Passiflora stefano capitanio | The Italian Collection of Maurizio Vecchia

Passiflora stefano capitanio, information, classification, temperatures. etymology of Passiflora stefano capitanio. Discover the Italian Passiflora Collection by Maurizio Vecchia.

Passiflora stefano capitanio | The Italian Collection of Maurizio Vecchia

GEOGRAPHICAL DISTRIBUTION OR ORIGIN:

P. 'Fata Confetto' x P. edmundoi (pink form).
Hybrid of horticultural origin


MINIMUM TEMPERATURE: 2 °C


IDEAL MINIMUM TEMPERATURE: 10 °C


ETYMOLOGY:

Dedicated to the late Vivaista Stefano Capitanio.


DESCRIPTION:

The origin of the name dates back to 2012, when I was invited to Monopoli, Vivai Capitanio, for a presentation on the occasion of the 'FOURTH NATIONAL MEDITERRANEAN NURSERY DAY. COLOUR IN THE GARDEN'. As part of this event there was also the awarding of prizes dedicated to Stefano Capitanio, owner of the nursery who had died suddenly a few years earlier.

I gave my presentation entitled 'The Passiflora Genus: species and hybrids suitable for the Mediterranean climate'. At the end of the event I was asked to dedicate a hybrid to Stefano Capitanio. I kept my promise shortly after when a cross-breed of mine opened its first flower.

Passiflora 'Stefano Capitanio' is one of my most beautiful hybrids. The size of the flower, its shape enriched by a large and showy crown made of wavy and curly filaments of deep purple and the magenta with a touch of cyan of the corolla are an authentic spectacle.

The hybrid is complex, in fact it was obtained by crossing P. 'Fata Confetto' M. Vecchia, with P. edmundoi Sacco (pink form). It therefore contains four different species: (P. incarnata L. x P. tucumanensis Hook., x P. cincinnata Masters) x P. edmundoi Sacco.

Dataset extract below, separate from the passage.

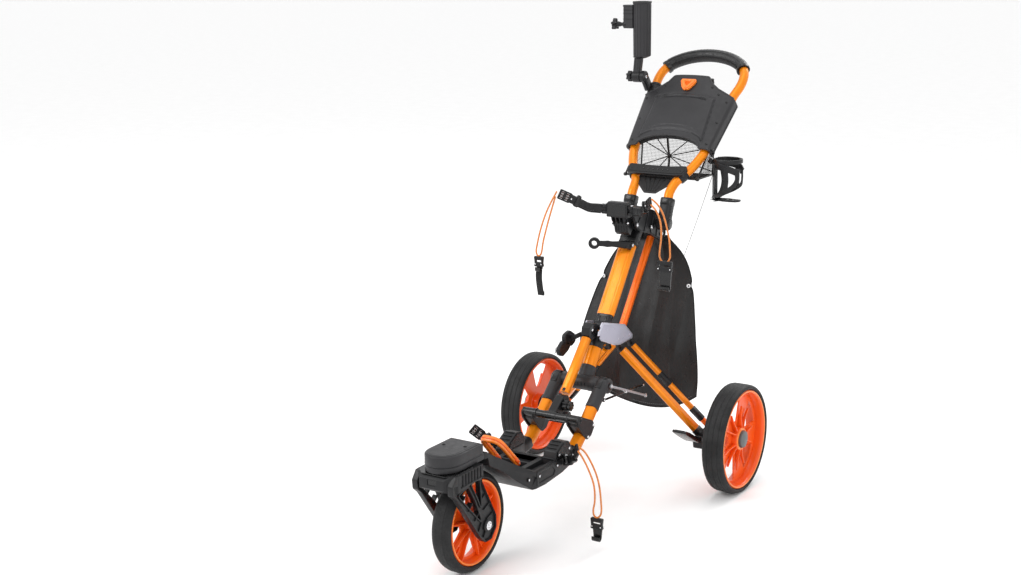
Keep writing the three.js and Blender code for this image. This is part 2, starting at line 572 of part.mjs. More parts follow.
// ---------------------------------------------------------------- elastic cords and their hooks
// Each cord leaves an arm tip, runs down to its hook, turns round and comes back to the arm.
const CORDS = {
  bungee_upper_right: [V(143, -156, 811), V(158, -153, 798), V(171, -151, 779), V(180, -150, 755),
    V(186, -150, 732), V(192, -150, 706), V(194, -150, 676), V(194, -150, 660), V(188, -150, 649),
    V(179, -150, 645), V(170, -150, 649), V(164, -150, 660), V(165, -151, 678), V(170, -154, 706),
    V(172, -157, 734), V(168, -158, 760), V(157, -159, 783), V(143.5, -160.5, 797)],
  bungee_upper_left: [V(-143, -156, 809), V(-149, -178, 781), V(-154, -197, 752), V(-156, -221, 712),
    V(-157, -236, 676), V(-157, -241, 660), V(-154, -241, 650), V(-150, -239, 647), V(-146, -236, 651),
    V(-144, -233, 662), V(-144, -227, 682), V(-144, -212, 712), V(-144, -194, 744), V(-144, -176, 773),
    V(-143.5, -162.5, 796)],
  bungee_lower_right: [V(161.5, -562, 263), V(173, -556, 252), V(190, -552, 225), V(204, -551, 195),
    V(212, -551, 166), V(216, -551, 130), V(217, -551, 104), V(214, -552, 92), V(207, -555, 87),
    V(201, -558, 92), V(200, -561, 106), V(205, -562, 132), V(203, -563, 174), V(188, -565, 214),
    V(174, -567, 240), V(162.5, -568.5, 256)],
};

function cords() {
  for (const [name, points] of Object.entries(CORDS)) {
    add(name, sweep(points, shapeOf(polygon(CORD_R, 8)), 36), CORD());
  }
  const hook = (x, y, top, length, width) => sidePlate([[y - 6, top], [y + 6, top], [y + 6, top - 26],
    [y + 3, top - length], [y - 9, top - length], [y - 10, top - length + 12], [y - 6, top - 26]],
  x - width / 2, x + width / 2);
  add('hook_upper_right', hook(179, -150, 642, 72, 44), BLACK());
  add('hook_lower_right', hook(207, -555, 84, 58, 34), BLACK());
  const tail = bar(V(-151, -239, 612), V(-153, -226, 536), V(1, 0, 0), 20, 3, 0.8);
  add('hook_upper_left', join(hook(-150.5, -238, 644, 40, 28), tail), BLACK());
}

centralHinge();
frontFrame();
releasePedal();
column();
upperHinge();
latchLever();
handle();
consolePanel();
basket();
cupHolder();
umbrellaHolder();
frontArm();
fork();
frontWheel();
rearLegs();
storageBag();
cords();

cart.position.set(0, ORIGIN_SHIFT_Y, 0);
export default cart;
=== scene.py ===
from math import cos, exp, pi, radians, sin, sqrt, tan

import bmesh
import bpy
from mathutils import Matrix, Vector
from mathutils import noise as mnoise


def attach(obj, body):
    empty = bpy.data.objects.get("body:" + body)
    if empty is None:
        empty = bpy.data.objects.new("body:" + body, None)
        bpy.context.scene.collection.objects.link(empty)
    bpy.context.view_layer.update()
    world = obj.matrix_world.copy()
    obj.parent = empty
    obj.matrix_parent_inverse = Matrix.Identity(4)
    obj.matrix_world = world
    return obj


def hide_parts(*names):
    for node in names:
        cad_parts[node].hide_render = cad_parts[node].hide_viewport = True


# Outlines and points are in millimetres, with x across the cart, y backwards and z up.
# V() and H() turn them into the frame's metres. Left and right parts share a loop over s = 1, -1.
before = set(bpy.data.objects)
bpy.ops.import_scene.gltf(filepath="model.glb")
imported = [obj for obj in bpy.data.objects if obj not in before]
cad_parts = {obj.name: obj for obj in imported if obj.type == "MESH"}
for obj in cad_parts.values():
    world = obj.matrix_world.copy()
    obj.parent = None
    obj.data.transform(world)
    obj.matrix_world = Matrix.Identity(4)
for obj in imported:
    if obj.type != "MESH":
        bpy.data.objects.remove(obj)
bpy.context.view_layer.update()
REAR_AXLE_Y = 226.0     # how far the rear axle, where the points' y starts, is behind the origin
X, Y, Z = Vector((1, 0, 0)), Vector((0, 1, 0)), Vector((0, 0, 1))
SIDES = ((1, "right"), (-1, "left"))


def V(x, y, z):
    """A point in the frame's metres, from millimetres with y counted from the rear axle."""
    return Vector((x / 1000, (y + REAR_AXLE_Y) / 1000, z / 1000))


def mirror(p):
    """The same point on the cart's other side."""
    return Vector((-p.x, p.y, p.z))


# ------------------------------------------------------------------ camera
def camera():
    """The main view: from the front and right, slightly above."""
    azimuth, elevation, roll = radians(33.376), radians(13.117), radians(-1.047)
    target, distance = Vector((-0.3998, 0.226, 0.4838)), 4.3853
    back = Vector((sin(azimuth) * cos(elevation), -cos(azimuth) * cos(elevation), sin(elevation)))
    level = Vector((cos(azimuth), sin(azimuth), 0))
    upright = back.cross(level)
    right = level * cos(roll) + upright * sin(roll)
    up = upright * cos(roll) - level * sin(roll)
    data = bpy.data.cameras.new("cam")
    data.lens = 53.28
    data.sensor_width = 36
    data.clip_end = 60
    cam = bpy.data.objects.new("cam", data)
    pose = Matrix((right, up, back)).transposed().to_4x4()
    pose.translation = target + back * distance
    cam.matrix_world = pose
    bpy.context.scene.collection.objects.link(cam)
    bpy.context.scene.camera = cam


# ------------------------------------------------------------------ materials
MATS = {}


def material(name, color, rough, metal=0.0, coat=0.0, vary=0.06, vary_scale=9.0, grain=900.0,
        grain_depth=0.00006, rough_vary=0.06, sheen=0.0, weave=0.0, dots=0.0, spec=0.5):
    """A principled material: mottled colour and gloss, slow waves, and grain, weave or dots."""
    m = bpy.data.materials.new(name)
    m.use_nodes = True
    nodes, link = m.node_tree.nodes, m.node_tree.links.new

    def fill(made, **inputs):
        for key, value in inputs.items():
            socket = made.inputs[key.replace("_", " ")]
            if isinstance(value, bpy.types.NodeSocket):
                link(value, socket)
            else:
                socket.default_value = value
        return made

    def node(kind, **inputs):
        return fill(nodes.new("ShaderNode" + kind), **inputs)

    place = node("TexCoord").outputs["Object"]

    def noise(scale, detail):
        return node("TexNoise", Vector=place, Scale=scale, Detail=detail).outputs["Fac"]

    mix = node("Mix")
    mix.data_type = "RGBA"
    mix.inputs[6].default_value = (*[max(0.0, c * (1 - vary)) for c in color], 1)
    mix.inputs[7].default_value = (*[min(1.0, c * (1 + vary) + vary * 0.01) for c in color], 1)
    patches = node("MapRange", Value=noise(vary_scale, 5), From_Min=0.35, From_Max=0.65)
    link(patches.outputs["Result"], mix.inputs[0])
    gloss = node("MapRange", Value=noise(vary_scale * 9, 6), From_Min=0.3, From_Max=0.7,
        To_Min=max(0.03, rough - rough_vary), To_Max=min(1.0, rough + rough_vary))
    height = noise(grain, 3)
    if weave:
        waves = [node("TexWave", Vector=place, Scale=weave, Distortion=0.6, Detail=1) for _ in "XZ"]
        for wave, direction in zip(waves, "XZ"):
            wave.wave_type = "BANDS"
            wave.bands_direction = direction
        higher = node("Math")
        higher.operation = "MAXIMUM"
        for wave, socket in zip(waves, higher.inputs):
            link(wave.outputs["Fac"], socket)
        height = higher.outputs[0]
    if dots:
        cells = node("TexVoronoi", Vector=place, Scale=dots)
        height = node("MapRange", Value=cells.outputs["Distance"], From_Min=0.12,
            From_Max=0.38).outputs["Result"]
    slow = node("Bump", Strength=1.0, Distance=0.00025, Height=noise(45, 2))
    fine = node("Bump", Strength=1.0, Distance=grain_depth, Height=height,
        Normal=slow.outputs["Normal"])
    bsdf = fill(nodes["Principled BSDF"], Metallic=metal, Roughness=gloss.outputs["Result"],
        Coat_Weight=coat, Specular_IOR_Level=spec, Coat_Roughness=0.08, Base_Color=mix.outputs[2],
        Normal=fine.outputs["Normal"])
    if sheen:
        fill(bsdf, Sheen_Weight=sheen, Sheen_Roughness=0.4)
    MATS[name] = m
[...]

The father (P. edmundoi) introduced the magenta colour to the petals and sepals and, compared with P. ' Fata Confetto', reduced the number of alternating white and violet bands in the filaments. The latter have remained, at times with barely a hint, only in the centre of the flower and their numbers vary, even on flowers of the same specimen.

I investigated this variability and was told by a friend of mine, a renowned molecular biologist and geneticist, that the expression of pigments in flowers is modulated, among others and within certain limits, by temperature: cold increases them and heat decreases them. This explains the presence of different flowers on both different specimens and on the same specimen.

There are blooms with a completely white centre of the crown and a lighter corolla. Certainly these have flourished in warmer climatic zones and/or seasons, and perhaps substrates with different pH values have been used. In the flowering specimens in my collection, the centre of the flower is darker in late summer and when night temperatures drop below 20°C. The pH of my substrate is subacid.

I attach two close-up images of flowers taken from the same specimen. The dark one was photographed on May 16, 2023 (photo 5). The weather was cool. The second was photographed on 30 June 2023, with high daytime temperatures (photo 6).

On several occasions, I have created hybrids using P. ‘Fata Confetto’ x P. edmundoi and there have been no others similar to P. 'Stefano Capitanio'. You can see here the P. 'Fata del Mare', unfortunately extinct, and the more recent P. 'Fata Violetta'. As was explained to me, it would be impossible for the cross-breed, obtained from four species, to have resulted in such similar flowers, precisely because of the complexity of the cross-breeding itself in which thousands of genes are always mixed in a different and unpredictable way.

Some images defined P. 'Pandora' published on social networks, on Facebook groups and characterised by the centre of the flower darker or violet and the crown with a limited number of white bands, are not P. 'Pandora' but P. 'Stefano Capitanio '.

Even with the above clarifications, under the name of P. ' Pandora' (Stefania Mattiuzzo) I can accept only flowers that have a completely white centre and a higher number of alternating bands and such as exceeding almost half the length of the filaments.

The mother of P. 'Stefano Capitanio', P. ' Fata Confetto', is one of the hardiest passifloras that exists. Its vitality at low temperatures comes from two of the parents: P. incarnata and P. tucumanensis, both sucker-producing.

P. cincinnata did not actually reduce this fridge resistance, far from it. On the other hand, P. cincinnata  itself lives in a very vast range that goes from Argentina to the more properly equatorial areas. We know that there are tropical species that have acquired and encoded fridge-resistance in their genetic code during the ice ages of our planet. This property has remained even in the very slow variation of the climate up to the current tropical one.

P. ' Stefano Capitanio' is generous in its flowering, truly spectacular.